A good rule of thumb is one page of CV for every 10 years of work experience. Hard to fit it all in, right? A 3, 4 or 10-page resume simply won’t get read closely. A crisp, focused CV demonstrates an ability to synthesise, prioritise, and also convey the most important information about yourself.  Some food for thought: the sole purpose of a CV is to get an interview. It’s not to convince a hiring manager to say “yes” to you, as that’s what the interview is for, or indeed to tell your life story (that’s what family are for). Your CV is the right tool that gets you to that first interview. Once you’re in that room, the CV is now secondary.

Mistake 3: Formatting

Unless you’re applying for a job such as a designer or artist, your focus should be on making your CV both clean and legible so formatting correctly is key. In short, use a least font size 12 and half inch margins on white paper with black ink. There needs to be consistent spacing between lines, columns aligned, with your name and contact information on every page. Sometimes, formatting can get distorted when moving across platforms so a quick tip is to save it as a PDF to avoid this problem.

Mistake 4: Lies

Putting any mistruth on your CV is never, ever worth it. Everyone, up to and including CEOs, get fired for this. People tell of particular qualifications, such as degrees (which may be three credits shy of a college degree, but it is not a degree) and also where they went to college. People also exaggerate how long they were employed at companies, their team size and the sales targets achieved. You can describe the importance of every role on your CV professionally without extending the truth.

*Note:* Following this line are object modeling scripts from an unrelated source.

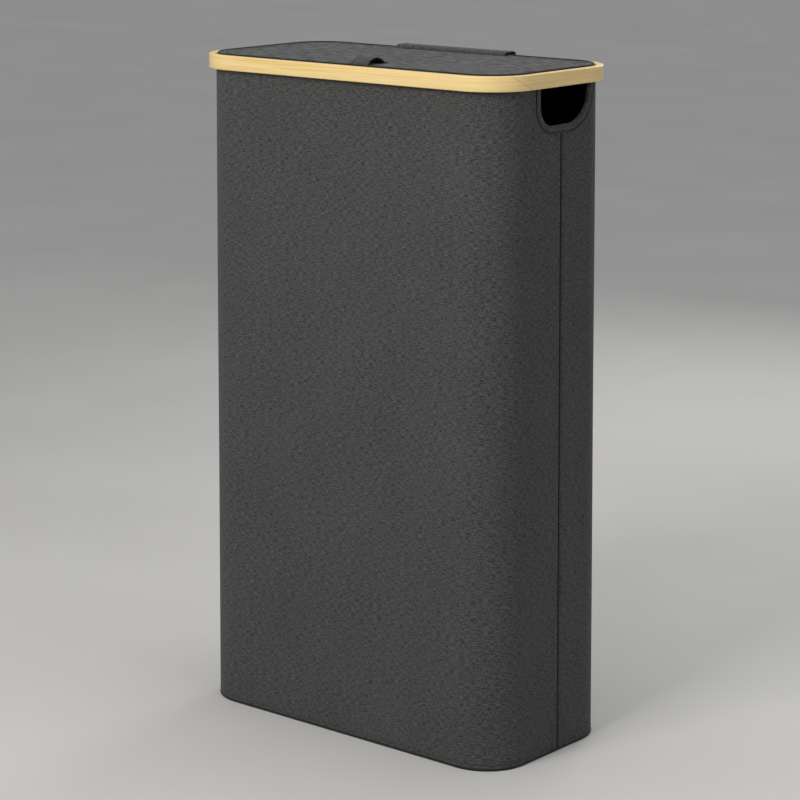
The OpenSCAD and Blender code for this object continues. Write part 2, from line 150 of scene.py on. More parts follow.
def half_loop(front):
    """The outline of the front or the rear panel, from the right side seam to the left one."""
    s = -1 if front else 1
    y0 = seam_y + s * seam_gap
    ends = [0, 1.2 * MM, 3 * MM, 5 * MM]
    legs = []
    for a, b in zip(ends[:-1], ends[1:]):
        legs.append(("line", (core_x, y0 + s * a), (core_x, y0 + s * b), (1, 0)))
    legs += [("line", (core_x, y0 + s * ends[-1]), (core_x, s * core_y), (1, 0)),
             ("arc", (core_x, s * core_y), 0, 90 * s),
             ("line", (core_x, s * core_y), (-core_x, s * core_y), (0, s)),
             ("arc", (-core_x, s * core_y), 90 * s, 180 * s),
             ("line", (-core_x, s * core_y), (-core_x, y0 + s * ends[-1]), (-1, 0))]
    for a, b in zip(ends[:0:-1], ends[-2::-1]):
        legs.append(("line", (-core_x, y0 + s * a), (-core_x, y0 + s * b), (-1, 0)))
    core, arrow = plan_stations(legs)
    return np.vstack([core, [-core_x, y0]]), np.vstack([arrow, [-1, 0]])


def ring_points(core, arrow, radius, z):
    """Points of an outline at a radius from its core, at one height or at a height each."""
    flat = core + arrow * radius
    return np.column_stack([flat, np.full(len(flat), z) if np.isscalar(z) else z])


def lengths(points, closed=False):
    """Distance along a row of points, from its first point."""
    p = np.vstack([points, points[:1]]) if closed else points
    return np.concatenate([[0], np.cumsum(np.linalg.norm(np.diff(p, axis=0), axis=1))])


def arc_path(points, step):
    """Evenly spaced points along a polyline, including both ends."""
    points = np.array(points, float)
    s = lengths(points)
    n = max(2, int(round(s[-1] / step)) + 1)
    at = np.linspace(0, s[-1], n)
    return np.column_stack([np.interp(at, s, points[:, k]) for k in range(points.shape[1])])


core, arrow = round_loop()
print("stations round the body:", len(core), "length", round(lengths(core + arrow * corner_r, True)[-1], 4))

# %% [markdown]
# ## Builders
# Cloth, tape and webbing are all thin closed solids. One builder closes the space between two grids of
# points, which suits panels, bags and linings. Another carries a rounded section along a path, which
# suits straps and bindings. Both write a UV map in metres, so that one weave fits every piece.

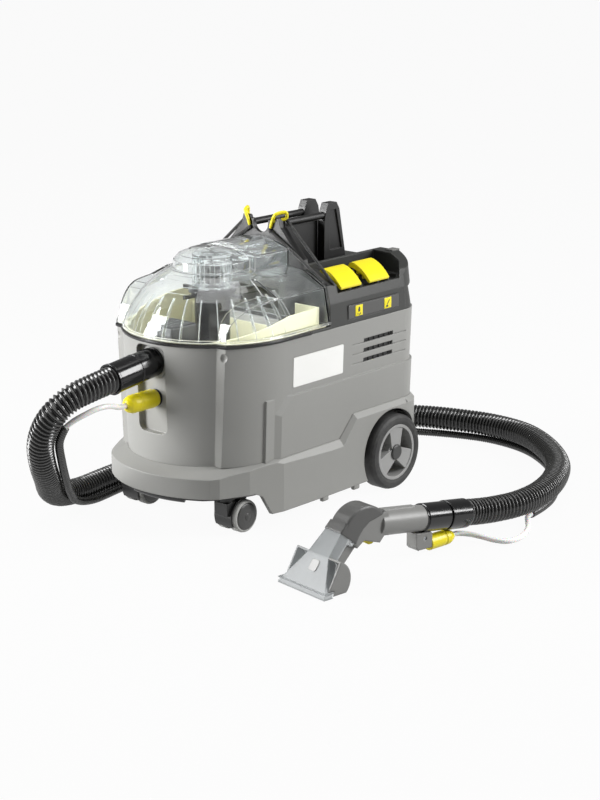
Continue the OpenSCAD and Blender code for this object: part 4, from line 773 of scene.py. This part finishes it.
stickLabel("spray")
for k, (x, z) in enumerate(dropSign["centres"]):
    printSign(f"drop_{k + 1}", "spray",
              [(x + dropSign["halfWidth"] * math.cos(t), z + dropSign["halfHeight"] * math.sin(t))
               for t in around(dropSign["points"])])
printSign("sprayNozzle", "spray", nozzleSign)
stickLabel("suction")
printSign("suctionMouth", "suction", mouthSign)
printSign("suctionTube", "suction", tubeSign)
print("switch labels: made")


# Small fixed fittings

skirtFeet = {"placesX": [-10.7, 64.6], "lengthMm": 15, "fromY": -150.4, "toY": -143, "lowMm": 17.5,
             "highMm": 27, "roundMm": 2.4}
for k, x in enumerate(skirtFeet["placesX"]):
    half = skirtFeet["lengthMm"] / 2
    softBox(f"skirtFoot_{k + 1}", (x - half, skirtFeet["fromY"], skirtFeet["lowMm"]),
            (x + half, skirtFeet["toY"], skirtFeet["highMm"]), "greyAbs", "machine", skirtFeet["roundMm"])

# lip under the bowed nose of the skirt
noseLip = {"centreX": -82, "bowMm": 157, "fromY": -60, "toY": 34, "everyMm": 4, "heightMm": 57,
           "thickMm": 6, "keel": 0.08, "keelPower": 3, "sides": 16}
lipPath = [at(noseLip["centreX"] - math.sqrt(noseLip["bowMm"] ** 2 - y * y), y, noseLip["heightMm"])
           for y in range(noseLip["fromY"], noseLip["toY"], noseLip["everyMm"])]


def lipRadius(s, t):
    return noseLip["thickMm"] / 1000 * (1 + noseLip["keel"] * abs(math.sin(t)) ** noseLip["keelPower"])


sweep("noseLip", lipPath, noseLip["everyMm"] / 1000, noseLip["sides"], lipRadius, "blackPolyamide", "machine")

# pan head screw with a recess, in the near side of the hand tool
toolScrew = {"along": 226, "deepMm": 7.2, "height": 25, "sides": 24,
             "profile": [(-0.4, 0), (-0.4, 2.7), (1.2, 2.7), (1.6, 2.3), (1.6, 1.2), (0.7, 1.1), (0.7, 0)]}
screwAxis = (onTool(0, -1, 0) - onTool(0, 0, 0)).normalized()
lathe("toolScrew", onTool(toolScrew["along"], -toolScrew["deepMm"], toolScrew["height"]), screwAxis,
      toolScrew["profile"], toolScrew["sides"], "zincSteel", "machine")

# domed caps on both sides of each pair of caster wheels
casterCaps = {"x": -159, "halfTrackMm": 99, "axleMm": 25, "outMm": 24.2, "sides": 28,
              "profile": [(0, 0), (0, 6.2), (0.9, 6.0), (1.6, 4.6), (1.9, 0)]}
for k, (label, side) in enumerate((("near", -1), ("far", 1))):
    for s in (-1, 1):
        y = side * casterCaps["halfTrackMm"] + s * casterCaps["outMm"]
        name = f"casterCap_{k + 1}_{'in' if s == side else 'out'}"
        lathe(name, at(casterCaps["x"], y, casterCaps["axleMm"]), Vector((0, s, 0)), casterCaps["profile"],
              casterCaps["sides"], "darkGreyAbs", f"caster_{label}_wheels")
print("fittings: made")


# Hand tool: bare plate and inner ribs of the clear nozzle

# the nozzle's front face runs from its mouth up to the end of the flare, in the tool's own frame
nozzleFace = {"mouth": Vector((-2, 0, 2.5)), "flare": Vector((28, 0, 44))}
nozzlePlate = {"along": 0.75, "acrossMm": -2, "widthMm": 15, "heightMm": 17, "proudMm": (-0.3, 0.7),
               "points": 24, "cornerPower": 0.35}
nozzleRibs = {"acrossMm": (-26, -9, 9, 26), "halfMm": 0.6, "gathering": 0.6,
              "outline": [(0.06, -2.2), (0.95, -2.2), (0.95, -4.2), (0.06, -8.0)]}
faceRun = nozzleFace["flare"] - nozzleFace["mouth"]


def onNozzle(along, across, proud):
    outward = Vector((-faceRun.z, 0, faceRun.x)).normalized()
    return onTool(*(nozzleFace["mouth"] + faceRun * along + Vector((0, across, 0)) + outward * proud))


def squared(value):
    # pushes a sine or cosine towards 1 or -1, which makes a circle a square with round corners
    return math.copysign(abs(value) ** nozzlePlate["cornerPower"], value)


halfUp, halfWide = nozzlePlate["heightMm"] / 2 / faceRun.length, nozzlePlate["widthMm"] / 2
plateOutline = [(nozzlePlate["along"] + halfUp * squared(math.sin(t)),
                 nozzlePlate["acrossMm"] + halfWide * squared(math.cos(t)))
                for t in around(nozzlePlate["points"], 0.5)]
loft("nozzlePlate", [[onNozzle(along, across, proud) for along, across in plateOutline]
                     for proud in nozzlePlate["proudMm"]], "palePolypropylene", "machine")
for k, across in enumerate(nozzleRibs["acrossMm"]):
    sides = [[onNozzle(along, across * (1 - nozzleRibs["gathering"] * along) + thick, proud)
              for along, proud in nozzleRibs["outline"]]
             for thick in (-nozzleRibs["halfMm"], nozzleRibs["halfMm"])]
    loft(f"nozzleRib_{k + 1}", sides, "smokyPolycarbonate", "machine")
print("hand tool: plate and ribs made")


# Floor, light and world

# sizes and places in metres, lamps in watts
studio = {"floor": "#a5a5a4", "floorSize": 30, "worldLight": 0.24, "seenGlow": 0.95, "aim": (0, 0, 0.2),
          "lamps": [("windowLeft", (-1.9, 1.75, 1.0), (0.9, 1.9), 120),
                    ("windowRight", (1.5, -2.1, 1.5), (1.0, 1.6), 86),
                    ("ceiling", (0.1, -0.2, 2.6), (1.8, 1.8), 26)]}

# matt background paper: lit by the lamps, and glowing a little where it is seen, so that it stays near white
floorMaterial = newMaterial("paperFloor")
paper = addNode(floorMaterial, "ShaderNodeBsdfDiffuse", inputs={"Color": toLinear(studio["floor"])})
glow = addNode(floorMaterial, "ShaderNodeEmission", inputs={"Color": toLinear("#ffffff"), "Strength": 1.0})
rays = addNode(floorMaterial, "ShaderNodeLightPath")
plain = addNode(floorMaterial, "ShaderNodeMath", {"operation": "MAXIMUM"},
                {0: rays.outputs["Is Camera Ray"], 1: rays.outputs["Is Glossy Ray"]})
seen = addNode(floorMaterial, "ShaderNodeMath", {"operation": "MAXIMUM"},
               {0: plain.outputs["Value"], 1: rays.outputs["Is Transmission Ray"]})
share = addNode(floorMaterial, "ShaderNodeMath", {"operation": "MULTIPLY"},
                {0: seen.outputs["Value"], 1: studio["seenGlow"]})
mixed = addNode(floorMaterial, "ShaderNodeMixShader",
                inputs={0: share.outputs["Value"], 1: paper.outputs["BSDF"], 2: glow.outputs["Emission"]})
finishMaterial(floorMaterial, mixed.outputs["Shader"])
bm = bmesh.new()
half = studio["floorSize"] / 2
bm.faces.new([bm.verts.new((x * half, y * half, 0)) for x, y in ((-1, -1), (1, -1), (1, 1), (-1, 1))])
floorMesh = bpy.data.meshes.new("floor")
bm.to_mesh(floorMesh)
bm.free()
floorMesh.materials.append(floorMaterial)
floor = bpy.data.objects.new("floor", floorMesh)
bpy.context.scene.collection.objects.link(floor)

for name, spot, size, power in studio["lamps"]:
    lampData = bpy.data.lights.new(name, "AREA")
    lampData.shape = "RECTANGLE"
    lampData.size, lampData.size_y = size
    lampData.energy = power
    lamp = bpy.data.objects.new(name, lampData)
    lamp.location = spot
    lamp.rotation_euler = (Vector(studio["aim"]) - Vector(spot)).to_track_quat("-Z", "Y").to_euler()
    bpy.context.scene.collection.objects.link(lamp)

# even white room, dim as a light and white where it is seen directly or through the clear pieces
world = bpy.data.worlds.new("studio")
world.use_nodes = True
world.node_tree.nodes.clear()
rays = addNode(world, "ShaderNodeLightPath")
seen = addNode(world, "ShaderNodeMath", {"operation": "MAXIMUM"},
               {0: rays.outputs["Is Camera Ray"], 1: rays.outputs["Is Transmission Ray"]})
strength = addNode(world, "ShaderNodeMapRange",
                   inputs={"Value": seen.outputs["Value"], "To Min": studio["worldLight"], "To Max": 1.0})
sky = addNode(world, "ShaderNodeBackground",
              inputs={"Color": toLinear("#ffffff"), "Strength": strength.outputs["Result"]})
addNode(world, "ShaderNodeOutputWorld", inputs={"Surface": sky.outputs["Background"]})
bpy.context.scene.world = world
print("studio: floor, lamps and world made")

There are three big problems with being dishonest on your CV:
1. You can easily get caught out. The internet, reference checks, and people who worked at a company with you can reveal all.
2. Mistruths follow you forever. Telling a fib on a resume might seem ok at the time but fast forward 15 years later to being offered a big promotion and then all is discovered? Try explaining that in your next interview.
3. Our mums taught us better. You are better than that.

Hiring managers are looking for the best people they can find so take the time to avoid these common types of mistakes on your CV. A well compiled CV will always show your true worth to any employer. Everyone wants to stand out from the crowd and while achievements are important, your own hard work, personality and individual traits that make you unique will also help you to shine through.